[Dataset excerpt]
———

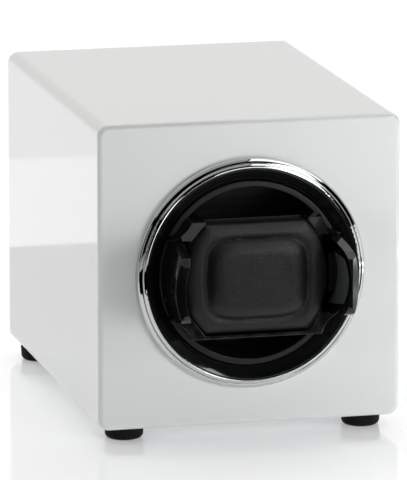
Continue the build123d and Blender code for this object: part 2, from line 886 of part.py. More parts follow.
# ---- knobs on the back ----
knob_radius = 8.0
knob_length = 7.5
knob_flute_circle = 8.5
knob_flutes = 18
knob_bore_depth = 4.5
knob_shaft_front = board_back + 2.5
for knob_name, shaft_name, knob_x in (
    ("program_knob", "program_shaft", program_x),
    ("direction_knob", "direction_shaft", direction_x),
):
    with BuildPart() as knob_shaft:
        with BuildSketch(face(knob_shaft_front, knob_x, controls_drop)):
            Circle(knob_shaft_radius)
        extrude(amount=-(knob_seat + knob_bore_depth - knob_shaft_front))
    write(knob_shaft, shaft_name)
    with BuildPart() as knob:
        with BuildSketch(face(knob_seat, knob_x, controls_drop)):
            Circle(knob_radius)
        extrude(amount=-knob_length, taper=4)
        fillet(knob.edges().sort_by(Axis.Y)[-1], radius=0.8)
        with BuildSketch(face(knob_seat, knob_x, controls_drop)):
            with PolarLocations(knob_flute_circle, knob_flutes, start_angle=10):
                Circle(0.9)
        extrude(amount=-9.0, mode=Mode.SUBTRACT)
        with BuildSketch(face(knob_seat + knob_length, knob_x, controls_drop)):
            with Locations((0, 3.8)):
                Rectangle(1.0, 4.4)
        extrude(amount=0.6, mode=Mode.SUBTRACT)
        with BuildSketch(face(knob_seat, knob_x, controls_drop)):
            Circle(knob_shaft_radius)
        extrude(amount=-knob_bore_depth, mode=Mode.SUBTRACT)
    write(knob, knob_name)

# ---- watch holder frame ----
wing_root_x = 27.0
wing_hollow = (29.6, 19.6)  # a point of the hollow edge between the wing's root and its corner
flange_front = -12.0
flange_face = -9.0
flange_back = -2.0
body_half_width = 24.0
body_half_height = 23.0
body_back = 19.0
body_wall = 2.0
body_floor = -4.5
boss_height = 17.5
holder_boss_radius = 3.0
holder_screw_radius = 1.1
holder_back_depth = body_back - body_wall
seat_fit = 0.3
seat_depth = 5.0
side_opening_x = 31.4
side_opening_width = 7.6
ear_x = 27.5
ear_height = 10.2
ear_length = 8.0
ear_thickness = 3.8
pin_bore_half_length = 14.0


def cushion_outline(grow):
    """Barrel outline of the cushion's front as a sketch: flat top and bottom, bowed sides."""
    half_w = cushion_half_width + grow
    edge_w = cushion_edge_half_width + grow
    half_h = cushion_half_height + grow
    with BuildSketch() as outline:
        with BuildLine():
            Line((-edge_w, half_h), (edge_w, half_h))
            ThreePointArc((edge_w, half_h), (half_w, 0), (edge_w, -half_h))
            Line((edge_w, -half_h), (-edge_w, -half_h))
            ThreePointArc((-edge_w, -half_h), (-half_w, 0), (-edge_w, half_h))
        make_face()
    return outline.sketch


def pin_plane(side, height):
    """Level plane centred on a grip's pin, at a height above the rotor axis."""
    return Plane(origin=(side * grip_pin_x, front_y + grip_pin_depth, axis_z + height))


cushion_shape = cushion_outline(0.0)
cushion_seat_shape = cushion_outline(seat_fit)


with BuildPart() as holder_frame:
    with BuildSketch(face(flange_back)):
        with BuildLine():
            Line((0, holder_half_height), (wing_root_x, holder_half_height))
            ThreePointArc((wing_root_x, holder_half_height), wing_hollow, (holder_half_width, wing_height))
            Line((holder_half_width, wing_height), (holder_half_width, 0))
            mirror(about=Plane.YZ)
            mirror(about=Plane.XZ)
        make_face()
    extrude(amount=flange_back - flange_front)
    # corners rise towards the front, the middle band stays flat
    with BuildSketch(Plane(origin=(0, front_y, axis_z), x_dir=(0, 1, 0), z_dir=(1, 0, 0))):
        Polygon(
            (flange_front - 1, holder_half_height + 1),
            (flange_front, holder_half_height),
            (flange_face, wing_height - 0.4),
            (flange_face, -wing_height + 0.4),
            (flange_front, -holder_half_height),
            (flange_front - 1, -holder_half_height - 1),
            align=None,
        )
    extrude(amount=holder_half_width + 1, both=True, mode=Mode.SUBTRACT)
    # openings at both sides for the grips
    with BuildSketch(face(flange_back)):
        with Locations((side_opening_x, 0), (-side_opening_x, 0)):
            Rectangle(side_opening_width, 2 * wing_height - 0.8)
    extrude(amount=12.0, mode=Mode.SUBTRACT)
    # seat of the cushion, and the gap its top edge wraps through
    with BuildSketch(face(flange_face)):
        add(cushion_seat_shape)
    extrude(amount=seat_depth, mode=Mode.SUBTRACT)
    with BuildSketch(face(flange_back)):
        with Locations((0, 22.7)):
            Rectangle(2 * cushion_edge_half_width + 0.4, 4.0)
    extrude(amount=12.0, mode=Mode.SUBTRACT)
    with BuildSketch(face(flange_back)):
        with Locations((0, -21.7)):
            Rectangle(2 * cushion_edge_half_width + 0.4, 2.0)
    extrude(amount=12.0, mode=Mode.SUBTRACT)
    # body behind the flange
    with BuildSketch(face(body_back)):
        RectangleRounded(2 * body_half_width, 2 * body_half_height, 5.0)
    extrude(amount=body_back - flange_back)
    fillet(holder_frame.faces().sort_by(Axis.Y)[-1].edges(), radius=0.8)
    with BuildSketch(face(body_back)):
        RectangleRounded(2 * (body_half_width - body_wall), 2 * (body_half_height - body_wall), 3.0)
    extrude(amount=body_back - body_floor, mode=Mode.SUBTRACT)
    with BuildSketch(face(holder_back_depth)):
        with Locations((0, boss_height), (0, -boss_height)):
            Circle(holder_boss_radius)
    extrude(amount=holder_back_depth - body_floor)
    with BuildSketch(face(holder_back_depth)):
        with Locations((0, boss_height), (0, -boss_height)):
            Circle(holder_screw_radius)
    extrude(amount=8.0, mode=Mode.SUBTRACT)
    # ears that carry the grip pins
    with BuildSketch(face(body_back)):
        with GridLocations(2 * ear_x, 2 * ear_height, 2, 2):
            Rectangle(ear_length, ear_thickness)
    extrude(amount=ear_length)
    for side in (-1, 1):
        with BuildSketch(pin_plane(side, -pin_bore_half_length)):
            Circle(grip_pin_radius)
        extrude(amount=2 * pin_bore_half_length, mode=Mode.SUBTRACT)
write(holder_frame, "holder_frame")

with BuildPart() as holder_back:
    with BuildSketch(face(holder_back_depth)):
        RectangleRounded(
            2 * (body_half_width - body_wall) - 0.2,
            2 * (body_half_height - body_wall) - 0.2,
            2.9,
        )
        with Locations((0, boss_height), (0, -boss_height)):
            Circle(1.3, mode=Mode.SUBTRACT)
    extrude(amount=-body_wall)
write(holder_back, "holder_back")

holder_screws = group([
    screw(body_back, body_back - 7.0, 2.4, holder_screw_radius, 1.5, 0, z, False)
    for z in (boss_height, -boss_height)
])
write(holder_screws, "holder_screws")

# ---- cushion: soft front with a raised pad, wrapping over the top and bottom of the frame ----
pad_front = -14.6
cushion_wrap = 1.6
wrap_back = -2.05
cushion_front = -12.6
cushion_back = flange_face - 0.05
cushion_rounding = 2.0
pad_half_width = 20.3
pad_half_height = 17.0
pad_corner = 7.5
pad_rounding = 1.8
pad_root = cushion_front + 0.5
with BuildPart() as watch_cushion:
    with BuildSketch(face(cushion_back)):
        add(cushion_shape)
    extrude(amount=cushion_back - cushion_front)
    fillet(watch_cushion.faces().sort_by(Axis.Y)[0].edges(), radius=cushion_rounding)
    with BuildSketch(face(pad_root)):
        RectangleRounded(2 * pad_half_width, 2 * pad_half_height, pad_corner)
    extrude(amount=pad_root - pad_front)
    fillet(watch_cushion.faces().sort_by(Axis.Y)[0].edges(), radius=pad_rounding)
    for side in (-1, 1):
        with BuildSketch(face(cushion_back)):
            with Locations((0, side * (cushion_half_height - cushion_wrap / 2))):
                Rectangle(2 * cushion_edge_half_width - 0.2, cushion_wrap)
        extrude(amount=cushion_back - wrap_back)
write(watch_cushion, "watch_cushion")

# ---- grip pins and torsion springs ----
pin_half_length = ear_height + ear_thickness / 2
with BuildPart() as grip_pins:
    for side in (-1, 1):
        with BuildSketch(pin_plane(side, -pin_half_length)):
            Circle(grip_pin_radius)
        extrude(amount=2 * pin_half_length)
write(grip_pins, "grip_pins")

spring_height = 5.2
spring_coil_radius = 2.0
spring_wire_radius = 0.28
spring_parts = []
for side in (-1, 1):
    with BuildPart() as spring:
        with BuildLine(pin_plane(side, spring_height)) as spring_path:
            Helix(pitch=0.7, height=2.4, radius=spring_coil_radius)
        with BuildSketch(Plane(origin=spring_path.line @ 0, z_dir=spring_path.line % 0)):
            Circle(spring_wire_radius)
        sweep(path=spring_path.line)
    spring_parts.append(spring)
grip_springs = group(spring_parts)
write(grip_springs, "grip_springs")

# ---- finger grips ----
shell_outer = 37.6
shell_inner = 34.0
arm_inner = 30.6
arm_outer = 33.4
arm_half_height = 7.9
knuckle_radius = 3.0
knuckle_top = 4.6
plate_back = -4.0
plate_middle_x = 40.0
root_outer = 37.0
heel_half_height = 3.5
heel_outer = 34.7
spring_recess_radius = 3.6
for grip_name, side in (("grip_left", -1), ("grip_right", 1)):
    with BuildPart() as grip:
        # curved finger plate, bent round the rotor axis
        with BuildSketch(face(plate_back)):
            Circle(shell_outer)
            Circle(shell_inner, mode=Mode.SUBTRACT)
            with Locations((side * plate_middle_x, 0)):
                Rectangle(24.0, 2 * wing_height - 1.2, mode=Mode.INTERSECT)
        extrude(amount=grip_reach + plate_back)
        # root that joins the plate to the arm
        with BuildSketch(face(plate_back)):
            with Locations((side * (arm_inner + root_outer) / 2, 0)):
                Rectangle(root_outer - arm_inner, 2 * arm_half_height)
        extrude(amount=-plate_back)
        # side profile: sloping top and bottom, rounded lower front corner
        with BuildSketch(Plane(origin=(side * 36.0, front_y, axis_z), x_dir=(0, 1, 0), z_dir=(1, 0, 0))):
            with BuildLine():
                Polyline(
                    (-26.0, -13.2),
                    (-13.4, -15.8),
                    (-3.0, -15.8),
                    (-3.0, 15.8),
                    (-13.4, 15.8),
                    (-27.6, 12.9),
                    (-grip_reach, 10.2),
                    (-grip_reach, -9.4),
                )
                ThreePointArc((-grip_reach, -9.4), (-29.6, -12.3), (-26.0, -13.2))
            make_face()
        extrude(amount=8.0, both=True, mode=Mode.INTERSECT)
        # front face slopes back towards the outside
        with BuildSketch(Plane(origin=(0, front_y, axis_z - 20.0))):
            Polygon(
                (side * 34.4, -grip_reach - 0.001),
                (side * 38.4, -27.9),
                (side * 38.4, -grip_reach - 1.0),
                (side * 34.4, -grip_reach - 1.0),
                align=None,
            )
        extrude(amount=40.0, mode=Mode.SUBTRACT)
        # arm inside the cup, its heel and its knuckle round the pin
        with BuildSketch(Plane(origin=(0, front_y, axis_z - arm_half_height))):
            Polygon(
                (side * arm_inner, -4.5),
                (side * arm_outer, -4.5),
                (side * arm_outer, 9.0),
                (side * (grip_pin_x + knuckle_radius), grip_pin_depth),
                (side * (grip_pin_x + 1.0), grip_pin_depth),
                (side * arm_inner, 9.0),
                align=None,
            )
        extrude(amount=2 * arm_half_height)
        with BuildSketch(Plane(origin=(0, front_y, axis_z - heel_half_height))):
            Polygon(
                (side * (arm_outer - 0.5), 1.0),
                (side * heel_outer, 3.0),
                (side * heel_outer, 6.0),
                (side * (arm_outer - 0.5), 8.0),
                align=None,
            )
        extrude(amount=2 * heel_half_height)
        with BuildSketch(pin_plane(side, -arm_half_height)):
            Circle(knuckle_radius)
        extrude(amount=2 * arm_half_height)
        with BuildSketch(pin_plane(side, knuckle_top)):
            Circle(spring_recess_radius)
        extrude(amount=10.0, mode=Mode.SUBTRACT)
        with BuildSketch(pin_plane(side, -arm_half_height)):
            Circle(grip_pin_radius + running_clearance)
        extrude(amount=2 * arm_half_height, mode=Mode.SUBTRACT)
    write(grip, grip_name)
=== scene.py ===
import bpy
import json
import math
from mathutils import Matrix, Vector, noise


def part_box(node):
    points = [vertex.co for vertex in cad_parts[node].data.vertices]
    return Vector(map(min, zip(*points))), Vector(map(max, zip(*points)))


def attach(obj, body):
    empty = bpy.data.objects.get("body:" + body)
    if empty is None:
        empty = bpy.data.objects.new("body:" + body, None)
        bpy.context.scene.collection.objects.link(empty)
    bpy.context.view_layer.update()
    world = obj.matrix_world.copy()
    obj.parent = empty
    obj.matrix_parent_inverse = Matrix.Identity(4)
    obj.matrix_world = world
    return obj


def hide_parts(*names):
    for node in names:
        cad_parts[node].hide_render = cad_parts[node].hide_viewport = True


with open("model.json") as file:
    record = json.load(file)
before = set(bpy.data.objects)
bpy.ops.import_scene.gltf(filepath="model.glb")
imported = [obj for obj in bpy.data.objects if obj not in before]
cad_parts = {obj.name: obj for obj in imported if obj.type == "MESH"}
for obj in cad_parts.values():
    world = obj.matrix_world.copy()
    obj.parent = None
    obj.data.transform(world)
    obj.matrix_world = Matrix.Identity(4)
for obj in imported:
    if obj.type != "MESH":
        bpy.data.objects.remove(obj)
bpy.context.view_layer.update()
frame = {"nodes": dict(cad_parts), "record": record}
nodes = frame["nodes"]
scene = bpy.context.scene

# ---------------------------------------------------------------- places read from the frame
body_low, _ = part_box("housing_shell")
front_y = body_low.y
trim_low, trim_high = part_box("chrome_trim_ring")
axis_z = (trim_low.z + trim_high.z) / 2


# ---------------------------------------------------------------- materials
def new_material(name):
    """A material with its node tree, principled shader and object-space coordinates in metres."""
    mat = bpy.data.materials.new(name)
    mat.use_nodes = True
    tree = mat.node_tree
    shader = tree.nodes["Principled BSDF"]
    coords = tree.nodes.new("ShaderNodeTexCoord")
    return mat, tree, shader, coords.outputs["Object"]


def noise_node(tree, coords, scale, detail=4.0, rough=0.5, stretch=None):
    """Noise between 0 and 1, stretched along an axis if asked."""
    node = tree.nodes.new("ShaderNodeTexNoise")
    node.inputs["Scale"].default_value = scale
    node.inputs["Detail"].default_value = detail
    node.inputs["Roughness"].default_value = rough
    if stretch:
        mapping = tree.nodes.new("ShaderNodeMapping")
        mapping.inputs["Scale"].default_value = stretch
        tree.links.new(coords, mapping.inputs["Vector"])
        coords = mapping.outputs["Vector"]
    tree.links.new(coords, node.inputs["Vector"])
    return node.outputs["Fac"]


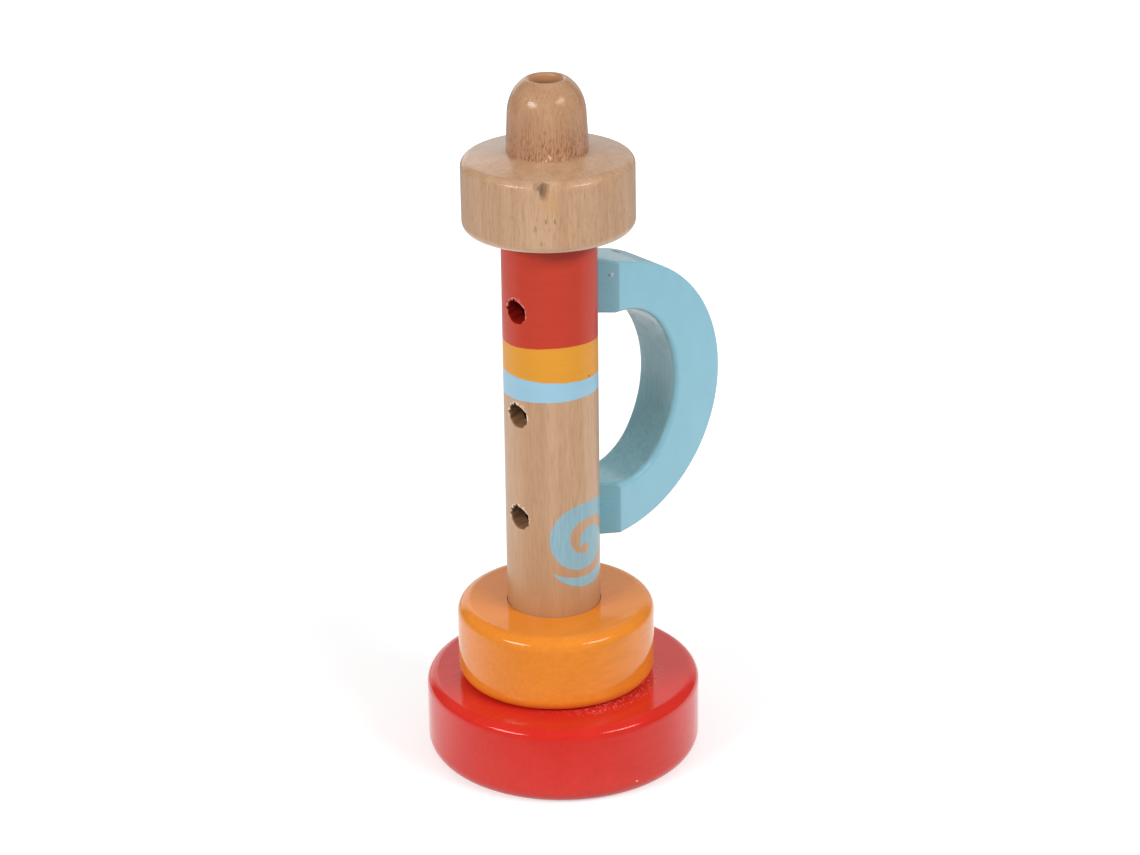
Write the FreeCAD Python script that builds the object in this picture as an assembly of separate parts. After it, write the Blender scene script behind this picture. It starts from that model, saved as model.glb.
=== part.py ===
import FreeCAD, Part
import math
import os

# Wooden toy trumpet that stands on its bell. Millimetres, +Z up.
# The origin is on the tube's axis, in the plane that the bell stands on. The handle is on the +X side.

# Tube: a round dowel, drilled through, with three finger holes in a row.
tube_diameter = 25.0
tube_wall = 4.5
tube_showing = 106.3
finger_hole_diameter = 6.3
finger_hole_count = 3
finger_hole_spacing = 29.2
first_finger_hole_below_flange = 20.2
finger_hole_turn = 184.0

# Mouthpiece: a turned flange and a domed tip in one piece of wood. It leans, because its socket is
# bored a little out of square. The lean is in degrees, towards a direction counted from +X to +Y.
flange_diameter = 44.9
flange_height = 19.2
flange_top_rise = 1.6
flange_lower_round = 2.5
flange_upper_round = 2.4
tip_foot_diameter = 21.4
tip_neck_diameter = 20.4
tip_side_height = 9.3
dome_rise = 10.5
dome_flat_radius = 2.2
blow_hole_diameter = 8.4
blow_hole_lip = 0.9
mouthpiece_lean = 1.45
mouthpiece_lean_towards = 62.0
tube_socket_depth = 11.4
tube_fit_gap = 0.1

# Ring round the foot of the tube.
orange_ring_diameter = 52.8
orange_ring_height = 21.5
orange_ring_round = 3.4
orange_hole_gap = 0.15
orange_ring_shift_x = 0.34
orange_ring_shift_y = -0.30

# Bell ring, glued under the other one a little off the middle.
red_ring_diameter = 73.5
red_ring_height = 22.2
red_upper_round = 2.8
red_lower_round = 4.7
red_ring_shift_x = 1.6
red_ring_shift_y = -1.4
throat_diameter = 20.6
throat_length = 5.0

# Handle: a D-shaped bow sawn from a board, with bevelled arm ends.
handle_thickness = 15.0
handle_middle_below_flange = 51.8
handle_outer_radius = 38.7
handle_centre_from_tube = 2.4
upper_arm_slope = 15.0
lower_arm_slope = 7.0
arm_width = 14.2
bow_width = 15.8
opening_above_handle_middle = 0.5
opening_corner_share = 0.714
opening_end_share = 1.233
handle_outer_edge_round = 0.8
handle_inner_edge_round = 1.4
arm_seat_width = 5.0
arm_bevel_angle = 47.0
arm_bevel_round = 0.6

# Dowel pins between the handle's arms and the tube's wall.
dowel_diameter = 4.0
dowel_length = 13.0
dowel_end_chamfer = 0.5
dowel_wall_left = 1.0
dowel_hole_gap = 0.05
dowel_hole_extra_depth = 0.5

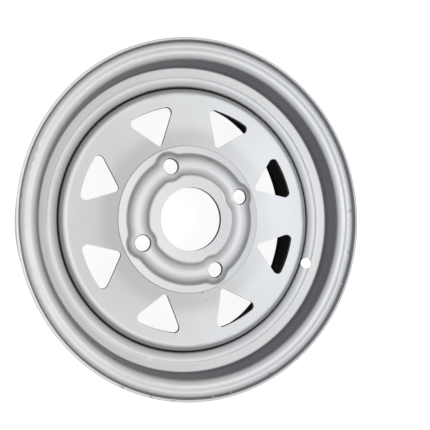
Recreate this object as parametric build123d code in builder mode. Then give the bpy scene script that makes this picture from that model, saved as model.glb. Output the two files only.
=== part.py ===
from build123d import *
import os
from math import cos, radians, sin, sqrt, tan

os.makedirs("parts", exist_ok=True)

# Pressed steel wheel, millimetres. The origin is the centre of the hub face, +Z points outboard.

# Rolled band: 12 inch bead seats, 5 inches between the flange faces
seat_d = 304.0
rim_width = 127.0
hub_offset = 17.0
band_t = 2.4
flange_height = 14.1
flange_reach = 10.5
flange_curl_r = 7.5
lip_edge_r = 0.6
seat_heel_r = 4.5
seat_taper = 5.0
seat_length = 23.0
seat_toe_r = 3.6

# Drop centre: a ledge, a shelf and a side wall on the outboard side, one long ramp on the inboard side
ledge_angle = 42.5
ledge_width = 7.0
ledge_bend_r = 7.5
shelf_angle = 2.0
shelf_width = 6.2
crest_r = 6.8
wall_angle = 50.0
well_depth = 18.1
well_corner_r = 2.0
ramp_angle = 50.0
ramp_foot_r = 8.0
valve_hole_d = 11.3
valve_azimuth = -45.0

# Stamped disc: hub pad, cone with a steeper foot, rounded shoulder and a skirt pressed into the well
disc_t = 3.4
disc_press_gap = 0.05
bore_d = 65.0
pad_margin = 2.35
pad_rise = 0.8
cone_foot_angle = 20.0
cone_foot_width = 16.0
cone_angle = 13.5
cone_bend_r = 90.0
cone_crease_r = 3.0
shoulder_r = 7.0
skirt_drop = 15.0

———

■ **The task**:
Reproduce, without alteration, solely the lines beginning at the line that includes "extrude(amount=10.0, mode=Mode.SUBTRACT)" and ending at the line that includes "scene = bpy.context.scene", both lines included.

■ **Final result**:
        extrude(amount=10.0, mode=Mode.SUBTRACT)
        with BuildSketch(pin_plane(side, -arm_half_height)):
            Circle(grip_pin_radius + running_clearance)
        extrude(amount=2 * arm_half_height, mode=Mode.SUBTRACT)
    write(grip, grip_name)
=== scene.py ===
import bpy
import json
import math
from mathutils import Matrix, Vector, noise


def part_box(node):
    points = [vertex.co for vertex in cad_parts[node].data.vertices]
    return Vector(map(min, zip(*points))), Vector(map(max, zip(*points)))


def attach(obj, body):
    empty = bpy.data.objects.get("body:" + body)
    if empty is None:
        empty = bpy.data.objects.new("body:" + body, None)
        bpy.context.scene.collection.objects.link(empty)
    bpy.context.view_layer.update()
    world = obj.matrix_world.copy()
    obj.parent = empty
    obj.matrix_parent_inverse = Matrix.Identity(4)
    obj.matrix_world = world
    return obj


def hide_parts(*names):
    for node in names:
        cad_parts[node].hide_render = cad_parts[node].hide_viewport = True


with open("model.json") as file:
    record = json.load(file)
before = set(bpy.data.objects)
bpy.ops.import_scene.gltf(filepath="model.glb")
imported = [obj for obj in bpy.data.objects if obj not in before]
cad_parts = {obj.name: obj for obj in imported if obj.type == "MESH"}
for obj in cad_parts.values():
    world = obj.matrix_world.copy()
    obj.parent = None
    obj.data.transform(world)
    obj.matrix_world = Matrix.Identity(4)
for obj in imported:
    if obj.type != "MESH":
        bpy.data.objects.remove(obj)
bpy.context.view_layer.update()
frame = {"nodes": dict(cad_parts), "record": record}
nodes = frame["nodes"]
scene = bpy.context.scene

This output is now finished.